Nach den Feststellungen liegt aus medizinischer Sicht bei der Klägerin eine Minderung der Erwerbsfähigkeit im Ausmaß von 20 vH vor. Diese medizinische Minderung der Erwerbsfähigkeit bildet im Allgemeinen auch die Grundlage für die rechtliche Einschätzung, sofern nicht ein Abweichen unter besonderen Umständen geboten ist (SSV-NF 1/ 64 = SZ 60/262; SSV-NF 11/130; SSV-NF 11/154 ua). Ein Abweichen kommt aber nur bei Vorliegen eines Härtefalls in Frage (SSV-NF 1/ 64 = SZ 60/262; zuletzt etwa 10 ObS 187/01z); ein solcher ist nicht erkennbar und wird auch in der Revision nicht aufgezeigt. Gemäß § 86 Abs 4 ASVG fallen Leistungen aus der Unfallversicherung, wenn innerhalb von zwei Jahren nach Eintritt des Versicherungsfalles weder der Anspruch von Amts wegen festgestellt noch ein Antrag auf Feststellung des Anspruches gestellt wurde, mit dem Tag der späteren Antragstellung bzw mit dem Tag der Einleitung des Verfahrens an, das zur Feststellung des Anspruches führte. Wird eine Unfallsanzeige innerhalb von zwei Jahren nach Eintritt des Versicherungsfalles erstattet, so gilt der Zeitpunkt des Einlangens der Unfallsanzeige beim Unfallversicherungsträger als Tag der Einleitung des Verfahrens, wenn dem Versicherten zum Zeitpunkt der späteren Antragstellung oder Einleitung des Verfahrens noch ein Anspruch auf Rentenleistungen zusteht. Für den vorliegenden Fall bedeutet dies, dass ein Anspruch auf Versehrtenrente ab besteht.

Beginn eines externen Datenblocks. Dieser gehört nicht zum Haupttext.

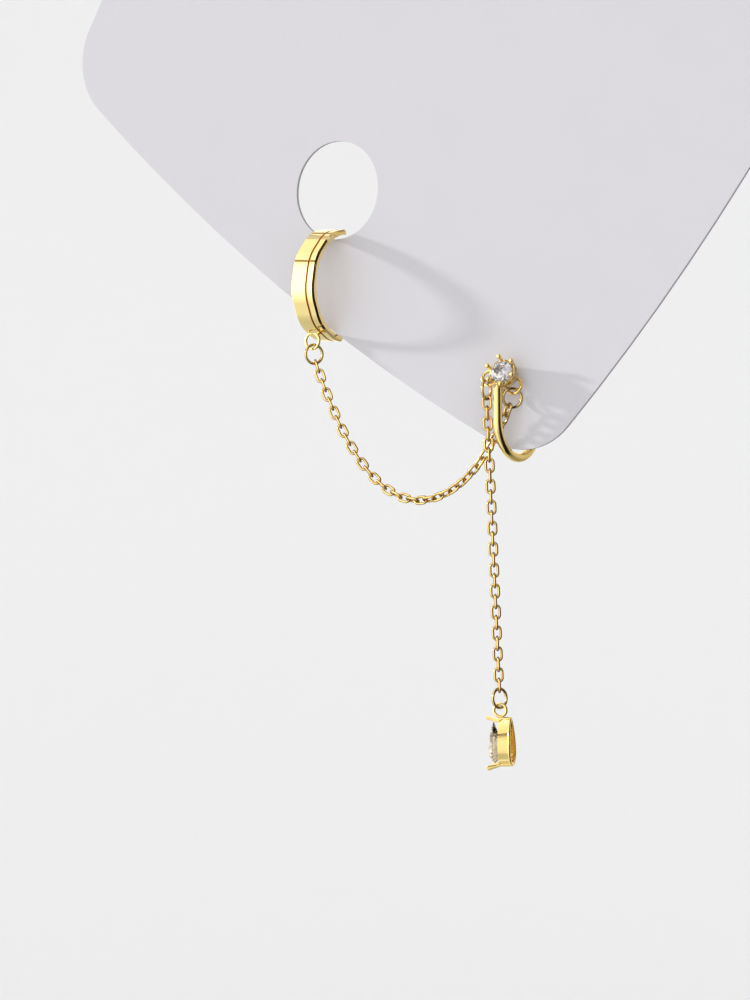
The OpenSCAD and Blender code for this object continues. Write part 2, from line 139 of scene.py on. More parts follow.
class NodeTree:
    """Short calls for building a shader or geometry tree."""

    # Places of a colour mix's sockets, whose names repeat
    FACTOR, FIRST, SECOND, MIXED = 0, 6, 7, 2

    def __init__(self, tree: bpy.types.NodeTree) -> None:
        """Keeps the tree that the calls fill."""
        self.tree = tree

    def add(self, kind: str, feeds: dict = None, **values: object) -> Node:
        """Adds a node and sets its properties and inputs.

        Args:
            kind: Blender's type name of the node.
            feeds: What each named or numbered input gets, as in feed().
            **values: Properties of the node.

        Returns:
            The new node.
        """
        node = self.tree.nodes.new(kind)
        for name, value in values.items():
            setattr(node, name, value)
        self.fill(node, feeds or {})
        return node

    def fill(self, node: Node, feeds: dict) -> None:
        """Gives several inputs of a node their values."""
        for name, value in feeds.items():
            self.feed(value, node.inputs[name])

    def link(self, source: NodeSocket, target: NodeSocket) -> None:
        """Links an output to an input."""
        self.tree.links.new(source, target)

    def feed(self, value: object, target: NodeSocket) -> None:
        """Gives an input its value.

        Args:
            value: A socket to link, a number, a vector or a colour.
            target: The input.
        """
        if isinstance(value, NodeSocket):
            self.link(value, target)
        else:
            target.default_value = (*value, 1.0) if target.type == "RGBA" else value

    def math(self, operation: str, first: object, second: object) -> NodeSocket:
        """Returns the result of one step of arithmetic on two sockets or numbers."""
        return self.add("ShaderNodeMath", {0: first, 1: second}, operation=operation).outputs[0]

    def blend(self, first: object, second: object, shares: tuple) -> NodeSocket:
        """Returns the sum of two values, each times its share."""
        parts = [self.math("MULTIPLY", value, share) for value, share in zip((first, second), shares)]
        return self.math("ADD", *parts)

    def span(self, value: NodeSocket, low: object, high: object,
             start: object = 0.0, end: object = 1.0) -> NodeSocket:
        """Returns a value with its range from low to high mapped onto start to end, held at both."""
        feeds = {"Value": value, "From Min": low, "From Max": high, "To Min": start, "To Max": end}
        return self.add("ShaderNodeMapRange", feeds).outputs["Result"]

    def noise(self, place: NodeSocket, scale: object, detail: float) -> NodeSocket:
        """Returns a noise pattern read at a place, scale being its cells per metre."""
        feeds = {"Vector": place, "Scale": scale, "Detail": detail}
        return self.add("ShaderNodeTexNoise", feeds).outputs["Fac"]

    def ramp(self, value: NodeSocket, stops: list) -> NodeSocket:
        """Adds a colour ramp.

        Args:
            value: Where the ramp is read.
            stops: Pairs of position and colour.

        Returns:
            The colour's socket.
        """
        node = self.add("ShaderNodeValToRGB", {"Fac": value})
        marks = node.color_ramp.elements
        while len(marks) < len(stops):
            marks.new(0.5)
        for mark, (place, colour) in zip(marks, stops):
            mark.position = place
            mark.color = (*colour, 1.0)
        return node.outputs["Color"]

    def mix(self, factor: object, first: object, second: object, kind: str = "MIX") -> NodeSocket:
        """Returns a mix of two colours, each of them a socket or plain values."""
        feeds = {self.FACTOR: factor, self.FIRST: first, self.SECOND: second}
        return self.add("ShaderNodeMix", feeds, data_type="RGBA", blend_type=kind).outputs[self.MIXED]


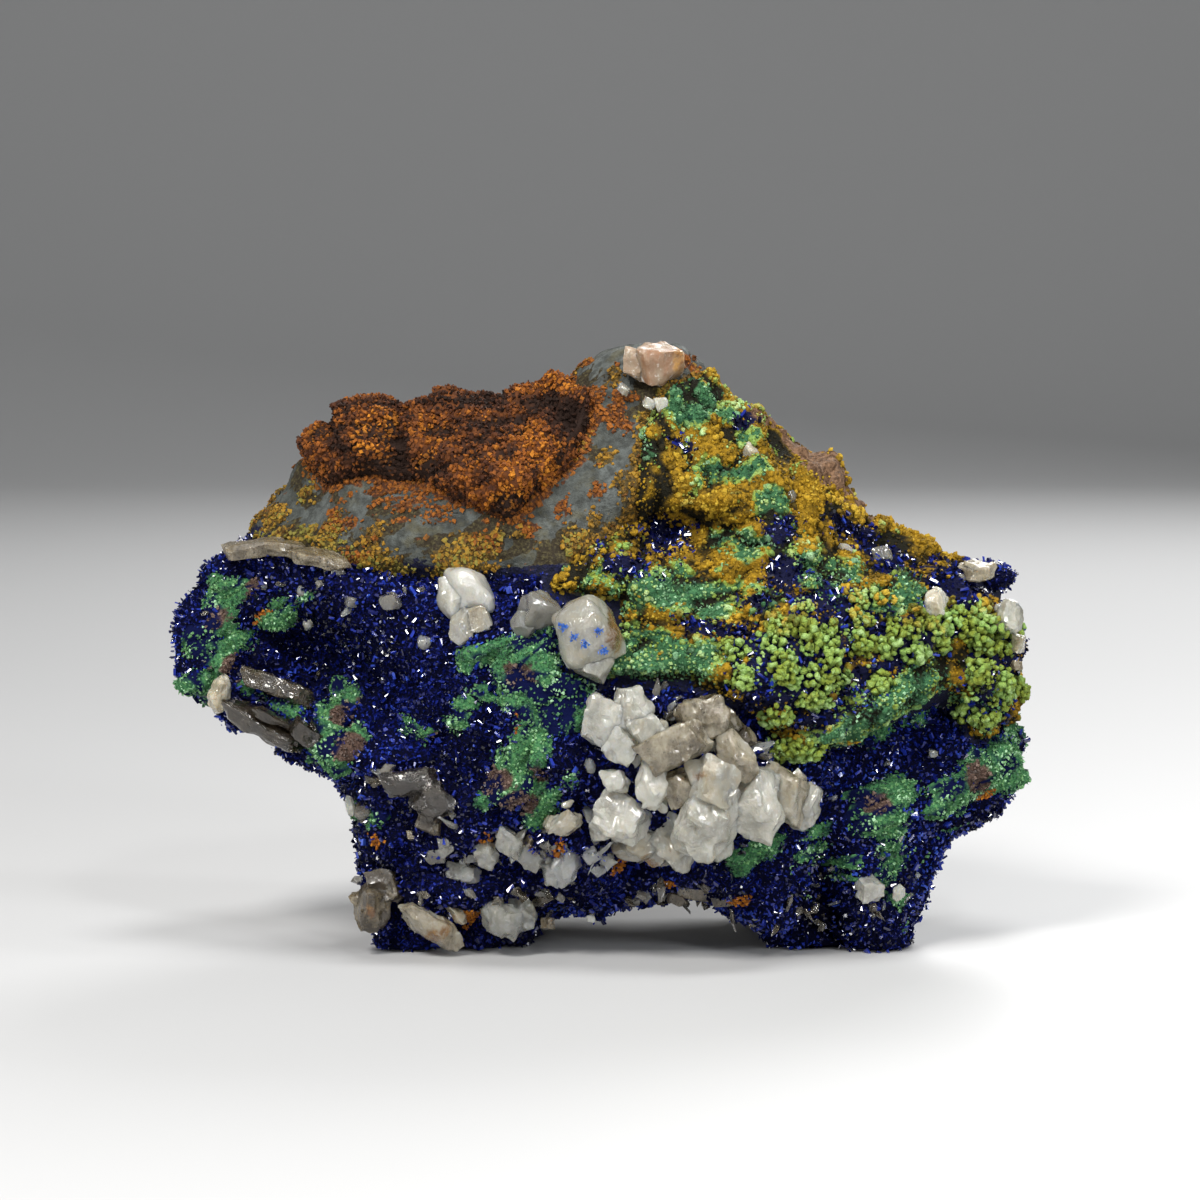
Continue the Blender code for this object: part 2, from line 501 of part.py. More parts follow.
# ---- Crystals and lumps ------------------------------------------------------------------------------------
HABITS = {  # each crystal's corners, as fractions of its half width, half height and half thickness
    "block": [(x, z, y) for x in (-0.92, 0.92) for z in (-0.9, 0.9) for y in (-0.9, 0.9)]
    + [(0.1, 1.08, 0.2), (-0.15, -1.05, -0.2)],
    "prism": [(math.cos(k * math.pi / 3), z, math.sin(k * math.pi / 3)) for k in range(6) for z in (-0.55, 0.5)]
    + [(0.1, 1.1, -0.1), (-0.12, -1.08, 0.1)],
    "blade": [(x * w, z, y) for z, w in ((-0.5, 1), (0.45, 1)) for x in (-1, 1) for y in (-0.8, 0.8)]
    + [(0, 1.05, 0.3), (0, 1.0, -0.3), (0, -1.05, 0)],
}


def lump_corners():
    """Twenty corners of a round, many-faced crystal, in layers from top to bottom."""
    layers = ((-0.96, 0.42), (-0.45, 0.94), (0.35, 1.0), (0.9, 0.5))
    corners = []
    for height, radius in layers:
        for k in range(5):
            turn = k * 2 * math.pi / 5 + height * 2
            corners.append((radius * math.cos(turn), height, radius * math.sin(turn)))
    return corners


def hull_object(name, corners, material):
    """A closed convex solid round the corners, which are in millimetres."""
    bm = bmesh.new()
    for corner in corners:
        bm.verts.new([value * MM for value in corner])
    bmesh.ops.convex_hull(bm, input=bm.verts)
    bmesh.ops.delete(bm, geom=[v for v in bm.verts if not v.link_faces], context="VERTS")
    bmesh.ops.recalc_face_normals(bm, faces=bm.faces)
    mesh = bpy.data.meshes.new(name)
    bm.to_mesh(mesh)
    bm.free()
    mesh.materials.append(material)
    made = bpy.data.objects.new(name, mesh)
    bpy.context.scene.collection.objects.link(made)
    return made


def seat_on(across, up, stand_out):
    """The place that stands a distance out of the crust's face at (across, up), and the way out there."""
    bearing, polar = polar_at(np.array([float(across)]), np.array([float(up)]))
    way = outward(bearing, polar)[0]
    return rock_form(bearing, polar)[0] + way * (SEAT_DEPTH + stand_out), way


def crystal_corners(across, up, stand_out, width, height, thickness, tilt, habit, seed):
    """A crystal's corners: its habit, a little uneven, scaled, tilted and stood out of the crust."""
    shape = np.array(lump_corners() if habit == "lump" else HABITS[habit])
    shape = shape * (1 + 0.16 * (lattice_value(np.round(shape * 50), seed)[:, None] - 0.5))
    shape = shape * [width / 2, height / 2, thickness / 2]
    turn = math.radians(tilt)
    x = shape[:, 0] * math.cos(turn) + shape[:, 1] * math.sin(turn)
    z = shape[:, 1] * math.cos(turn) - shape[:, 0] * math.sin(turn)
    middle, _way = seat_on(across, up, stand_out)
    return np.stack([x + across, shape[:, 2] + middle[1], np.maximum(z + up, 0.0)], axis=1)


def combine(body, other, operation, solver="EXACT"):
    """Gives the body a Boolean with the other object, which it hides."""
    step = body.modifiers.new(other.name, "BOOLEAN")
    step.operation = operation
    step.solver = solver
    step.object = other
    other.hide_render = True
    other.display_type = "WIRE"


def baked(body, helpers):
    """Keeps the largest piece of the body's evaluated mesh in place of its modifiers, without the helpers."""
    bpy.context.view_layer.update()
    graph = bpy.context.evaluated_depsgraph_get()
    finished = bpy.data.meshes.new_from_object(body.evaluated_get(graph))
    body.modifiers.clear()
    body.data = finished
    for helper in helpers:
        bpy.data.objects.remove(helper)
    bm = bmesh.new()
    bm.from_mesh(finished)
    pieces, left = [], set(bm.verts)
    while left:
        reached = [left.pop()]
        for vertex in reached:
            for other in [edge.other_vert(vertex) for edge in vertex.link_edges]:
                if other in left:
                    left.remove(other)
                    reached.append(other)
        pieces.append(reached)
    pieces.sort(key=len)
    bmesh.ops.delete(bm, geom=[vertex for piece in pieces[:-1] for vertex in piece], context="VERTS")
    bm.to_mesh(finished)
    bm.free()


def fused(body, helpers, solver="EXACT"):
    """Joins the helper solids to the body in one union each."""
    for helper in helpers:
        combine(body, helper, "UNION", solver)
    baked(body, helpers)


def crystal_group(name, crystals, seat, material):
    """The crystals of one group as one solid, trimmed a gap clear of the crust that they stand on."""
    solids = [
        hull_object(f"{name}_{k}", crystal_corners(*crystal, seed=100 + k), material)
        for k, crystal in enumerate(crystals)
    ]
    body, helpers = solids[0], solids[1:]
    fused(body, helpers)
    body.name = body.data.name = name
    combine(body, seat, "DIFFERENCE")
    baked(body, [])
    return body


def patch_faces(rings):
    """The faces of a disc of rings round one middle point, wound so that it faces out of the rock's front."""
    fan = [(0, 1 + k, 1 + (k + 1) % PATCH_FACETS) for k in range(PATCH_FACETS)]
    band = []
    for ring in range(rings - 1):
        for k in range(PATCH_FACETS):
            a = 1 + ring * PATCH_FACETS + k
            b = 1 + ring * PATCH_FACETS + (k + 1) % PATCH_FACETS
            band += [(a, b + PATCH_FACETS, b), (a, a + PATCH_FACETS, b + PATCH_FACETS)]
    return np.array(fan + band)


def malachite_patch(name, shape, seat, material):
    """A lens of malachite over a tilted ellipse of the crust, trimmed a gap clear of it."""
    *middle, half_width, half_height, tilt = shape
    angle = np.arange(PATCH_FACETS) * 2 * math.pi / PATCH_FACETS
    radius = np.concatenate([[0.0], np.repeat(PATCH_RINGS, PATCH_FACETS)])
    angle = np.concatenate([[0.0], np.tile(angle, len(PATCH_RINGS))])
    ragged = 1 + 0.12 * np.sin(3 * angle + half_width) * (radius == 1)
    a = radius * ragged * half_width * np.cos(angle)
    b = radius * ragged * half_height * np.sin(angle)
    turn = math.radians(tilt)
    across = middle[0] + a * math.cos(turn) - b * math.sin(turn)
    up = middle[1] + a * math.sin(turn) + b * math.cos(turn)
    bearing, polar = polar_at(across, up)
    ways = outward(bearing, polar)
    foot = rock_form(bearing, polar) + ways * (SEAT_DEPTH - PATCH_ROOT)
    height = np.where(radius == 1, PATCH_EDGE, PATCH_THICKNESS + 0.8 * smooth_noise(foot, 3.0, seed=61))
    height = height + PATCH_ROOT
    cap = patch_faces(len(PATCH_RINGS))
    last = np.arange(len(across) - PATCH_FACETS, len(across))
    after = np.roll(last, -1)
    more = len(across)
    faces = np.concatenate([cap + more, cap[:, ::-1], wall_between(last, after, more)])
    body = solid_object(name, np.concatenate([foot, foot + ways * height[:, None]]), faces, material)
    combine(body, seat, "DIFFERENCE")
    baked(body, [])


def ball(name, place, way, radius, material):
    """One round lump, sunk into the crust at a place, as an icosphere with slightly uneven corners."""
    bm = bmesh.new()
    bmesh.ops.create_icosphere(bm, subdivisions=1, radius=1)
    corners = np.array([v.co for v in bm.verts])
    uneven = 1 + 0.14 * smooth_noise(corners * 2 + place, 1.0, seed=71)
    bm.free()
    corners = corners * uneven[:, None] * radius - way * BALL_SINK * radius
    corners += np.maximum(-BALL_ROOT - corners @ way, 0)[:, None] * way
    return hull_object(name, corners + place, material)


def blade_corners(place, way, lean):
    """A flat, pointed crystal that grows out of the crust at a place and leans to one side of the way out."""
    side = np.array([math.cos(lean), 0.0, math.sin(lean)])
    axis = way * 0.75 + side * 0.66
    axis /= np.linalg.norm(axis)
    flat = np.cross(axis, side)
    flat /= np.linalg.norm(flat)
    thick = np.cross(axis, flat)
    base = place - way * BLADE_ROOT
    corners = [base + axis * BLADE_LENGTH]
    for along, wide in ((0, 0.8), (0.72, 1.0)):
        for s, t in ((-1, -1), (-1, 1), (1, 1), (1, -1)):
            across = flat * s * wide * BLADE_WIDTH / 2 + thick * t * BLADE_WIDTH * 0.18
            corners.append(base + axis * along * BLADE_LENGTH + across)
    return corners


def clear_of(place, crystals, patches):
    """Whether a place on the front keeps clear of every crystal and malachite patch."""
    near = [math.hypot(place[0] - c[0], place[2] - c[1]) - 0.5 * max(c[3:5]) for c in crystals]
    near += [math.hypot(place[0] - p[0], place[2] - p[1]) - 0.65 * (p[2] + p[3]) for p in patches]
    return min(near) > STANDING_ROOM


def standing_places(quads, points, ways, depth, spacing):
    """Middles of the crust's inner quads on its outer face, with the way out, no two nearer than a spacing."""
    inner = quads[~np.isin(quads, border_edges(quads)).any(axis=1)]
    order = np.argsort(lattice_value(inner[:, [0, 1, 2]], 81))
    surface = points + ways * (FIT_GAP + depth[:, None])
    crystals = [crystal for group in CRYSTALS.values() for crystal in group]
    patches = [*MALACHITE_PATCHES.values(), RELIEF["cleft"]]
    found = []
    for quad in inner[order]:
        place, way = surface[quad].mean(axis=0), ways[quad].mean(axis=0)
        apart = all(np.linalg.norm(place - other) > spacing for other, _way in found)
        faces_front = way[1] < -0.7 and place[2] > LOWEST_BLADE
        if apart and faces_front and clear_of(place, crystals, patches):
            found.append((place, way))
    return found


# ---- The specimen ------------------------------------------------------------------------------------------
def finish(name, colour, roughness):
    """A Principled material of one colour."""
    made = bpy.data.materials.new(name)
    made.use_nodes = True
    shader = made.node_tree.nodes["Principled BSDF"]
    shader.inputs["Base Color"].default_value = (*colour, 1)
    shader.inputs["Roughness"].default_value = roughness
    shader.inputs["Metallic"].default_value = 0.0
    return made


def centre_on_origin():
    """Slides every piece sideways alike, so that the origin lies under the middle of them all."""
    corners = np.concatenate([np.array([v.co for v in obj.data.vertices]) for obj in bpy.data.objects])
    middle = (corners.min(axis=0) + corners.max(axis=0)) / 2
    for obj in bpy.data.objects:
        obj.data.transform(Matrix.Translation((-middle[0], -middle[1], 0)))


def main():
    for old in list(bpy.data.objects):
        bpy.data.objects.remove(old)
    stone = finish("grey_limestone", (0.20, 0.22, 0.21), 0.85)
    rust = finish("limonite", (0.42, 0.13, 0.03), 0.9)
    green = finish("ochre_and_malachite", (0.42, 0.40, 0.08), 0.8)
    blue = finish("azurite", (0.02, 0.03, 0.30), 0.3)
    malachite = finish("malachite", (0.08, 0.36, 0.22), 0.7)
    calcite = finish("calcite", (0.75, 0.70, 0.62), 0.35)
    brown = finish("stained_calcite", (0.42, 0.30, 0.18), 0.6)

    bearing, polar, quads = pillow_grid(GRID_CELLS)
    points = rock_form(bearing, polar)
    ways = outward(bearing, polar)
    solid_object("host_rock", points, triangles(quads), stone)

    areas = crust_areas(points, polar)
    lumpy = smooth_noise(points, 4.0, seed=51)
    stand = np.zeros(len(points))
    for area, name, material, thickness, spacing in (
        ("rust", "limonite_crust", rust, RUST_THICKNESS, 4.4),
        ("green", "malachite_crust", green, GREEN_THICKNESS, 5.2),
        ("azurite", "azurite_crust", blue, AZURITE_THICKNESS, 5.4),
    ):
        inside = evened(areas[area][quads].mean(axis=1) > 0, quads)
        free = (stand[quads].max(axis=1) == 0) & (points[quads][..., 2].min(axis=1) > LOWEST_CRUST)
        covered = quads[inside & free]
        covered = unpinched(largest_patch(covered))
        depth = thickness * (1 + 0.25 * lumpy)
        depth[np.unique(border_edges(covered))] = CRUST_EDGE
        stand[np.unique(covered)] = FIT_GAP + depth[np.unique(covered)]
        made = crust(name, covered, points, ways, depth, material)
        grown = []
        for k, (place, way) in enumerate(standing_places(covered, points, ways, depth, spacing)):
            chance = lattice_value([[k, 5, 9]], 83)[0]
            if area == "azurite":
                corners = blade_corners(place, way, 2 * math.pi * chance)
                grown.append(hull_object(f"blade_{k}", corners, material))
            else:
                radius = BALL_RADIUS[area] * (0.75 + 0.5 * chance)
                grown.append(ball(f"{area}_ball_{k}", place, way, radius, material))
        fused(made, grown, solver="MANIFOLD")

    seat = solid_object("seat", points + ways * (stand + FIT_GAP)[:, None], triangles(quads), stone)
    for name, shape in MALACHITE_PATCHES.items():
        malachite_patch(name, shape, seat, malachite)
    for name, crystals_of in CRYSTALS.items():
        material = brown if name in STAINED else calcite
        crystal_group(name, crystals_of, seat, material)
    bpy.data.objects.remove(seat)
    centre_on_origin()


if __name__ == "__main__":
    main()
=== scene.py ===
"""Azurite specimen, dressed: fine meshes and procedural finishes for the rock, its crusts and its crystals.

Lengths in this file are millimetres unless a property says otherwise, and the meshes are made in metres.
X runs to the right across the show face, Y runs away from it, and Z runs up.
"""

import functools
import math
from typing import NamedTuple

import bpy
import numpy as np
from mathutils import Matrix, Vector


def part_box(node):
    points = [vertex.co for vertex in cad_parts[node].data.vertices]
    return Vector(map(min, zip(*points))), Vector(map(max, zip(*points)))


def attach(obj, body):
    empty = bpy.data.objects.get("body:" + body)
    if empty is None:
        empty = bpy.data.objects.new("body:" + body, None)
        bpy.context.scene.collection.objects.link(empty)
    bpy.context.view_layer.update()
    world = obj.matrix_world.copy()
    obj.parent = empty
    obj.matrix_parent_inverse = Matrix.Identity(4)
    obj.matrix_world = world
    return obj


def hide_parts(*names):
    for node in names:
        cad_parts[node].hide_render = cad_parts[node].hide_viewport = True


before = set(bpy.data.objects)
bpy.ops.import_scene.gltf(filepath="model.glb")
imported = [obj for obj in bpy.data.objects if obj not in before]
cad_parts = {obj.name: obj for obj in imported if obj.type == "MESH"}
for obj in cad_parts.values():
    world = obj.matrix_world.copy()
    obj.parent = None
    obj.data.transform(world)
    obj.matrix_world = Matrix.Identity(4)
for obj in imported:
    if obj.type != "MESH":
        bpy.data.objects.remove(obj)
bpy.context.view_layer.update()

bl_info = {
    "name": "Azurite Specimen",
    "version": (1, 0, 0),
    "blender": (4, 5, 0),
    "location": "3D View > Sidebar > Specimen",
    "description": "Builds an azurite, malachite and calcite specimen round a packed CAD model",
    "category": "Add Mesh",
}

MM = 0.001

# ---- The rock's form, in the same numbers as its solids ----
MIDDLE_UP = 30.7  # height of the point that the outline is measured round
CAD_CELLS = 22  # cells along one side of the front or back sheet of the packed rock
BACK_DEPTH = 21.0  # from the rim's plane to the furthest point behind
FIT_GAP = 0.35  # between a crust or crystal and what it sits on
REAR_DROP = 8.0  # how far the rear feet are drawn down to stand
SQUARE_SIDE, SQUARE_UNDER = 2.9, 5.5  # how squarely the rock turns at its rim, at the sides and below
HALF_WIDTH, HALF_DEPTH, HALF_HEIGHT = 44, 20, 30  # of an ellipsoid about as large as the rock
BEARING_STEP, BEARING_SMOOTH = 0.5, 14  # in degrees: the outline's steps, and its smoothing on the face
RIM_DETAIL = 0.78, 0.97  # where the outline's own detail comes in, as parts of the reach to the rim
BREAK_FLATNESS = 0.92  # how nearly flat the broken faces are: 1 is quite flat
HALVINGS = 30  # steps in the search for a place on the face
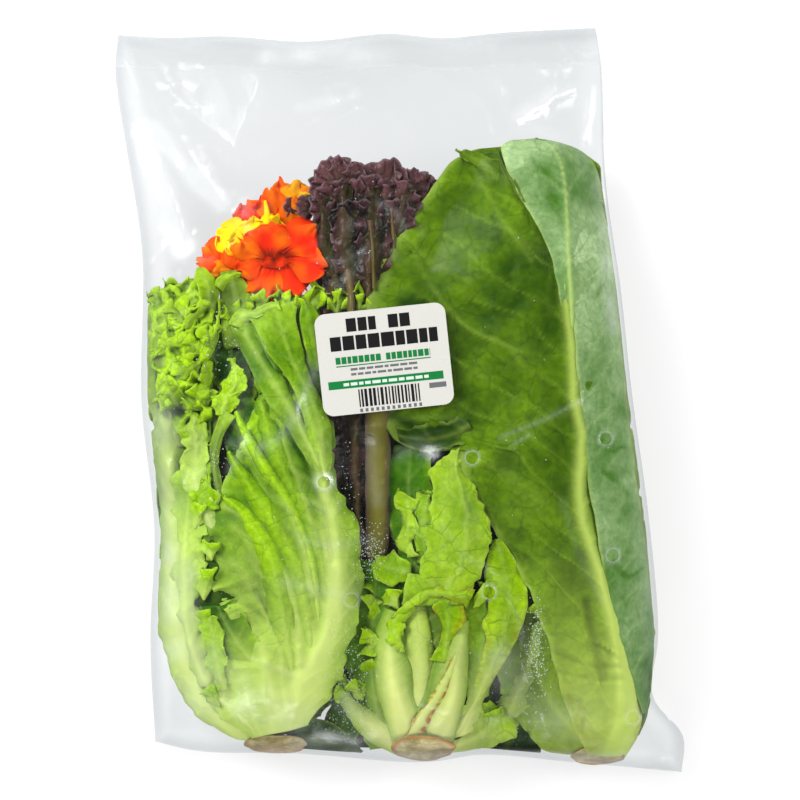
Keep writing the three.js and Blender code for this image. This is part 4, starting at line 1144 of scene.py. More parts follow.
def leaf_material(name, deep, fresh, pale, brown, net=0.35, net_size=7.0, shine=0.42, sheen_line="#C8E070",
                  gloss=0.06, through=0.5):
    """Fresh lettuce leaf: waxy skin over soft green flesh, with ribs that run from cream to green.

    The eye sees uneven green, a fine net of veins, a soft broad gloss and light that comes through the blade.
    """
    material, add = new_material(name)
    deep, fresh = linear(deep), linear(fresh)
    place = add("TexCoord", give="Object")
    paleness, young, browned, rim_line = [add("Attribute", give="Fac", attribute_name=m) for m in Piece.MARKS]
    patches = add("TexNoise", {"Vector": place, "Scale": per_mm(16), "Detail": 3.0, "Roughness": 0.55})
    mottle = add("TexNoise", {"Vector": place, "Scale": per_mm(3.0), "Detail": 4.0, "Roughness": 0.6})
    # The net of veins: wide meshes and threads between them, both bent a little
    sway = add("TexNoise", {"Vector": place, "Scale": per_mm(9), "Detail": 2.0}, "Color")
    offset = add("VectorMath", {0: sway, "Scale": 5 * MM}, operation="SCALE")
    bent = add("VectorMath", {0: place, 1: offset}, operation="ADD")
    cells, fine = [add("TexVoronoi", {"Vector": bent, "Scale": per_mm(size)}, feature="DISTANCE_TO_EDGE")
                   for size in (net_size, net_size / 3.2)]
    line = add("MapRange", {0: cells, 2: 0.045, 3: 1.0, 4: 0.0})
    thread = add("MapRange", {0: fine, 2: 0.12, 3: 1.0, 4: 0.0})
    shown = add("MapRange", {0: patches, 1: 0.38, 2: 0.60})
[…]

In Stattgebung der Revision war daher das angefochtene Urteil im Sinne einer Klagsstattgebung abzuändern, weshalb der beklagten Partei unter sinngemäßer Anwendung des § 273 Abs 1 ZPO auch die Erbringung einer vorläufigen Zahlung in Höhe von monatlich EUR 50,-- aufzutragen ist.

Die Kostenentscheidung beruht auf § 77 Abs 1 Z 2 lit a ASGG.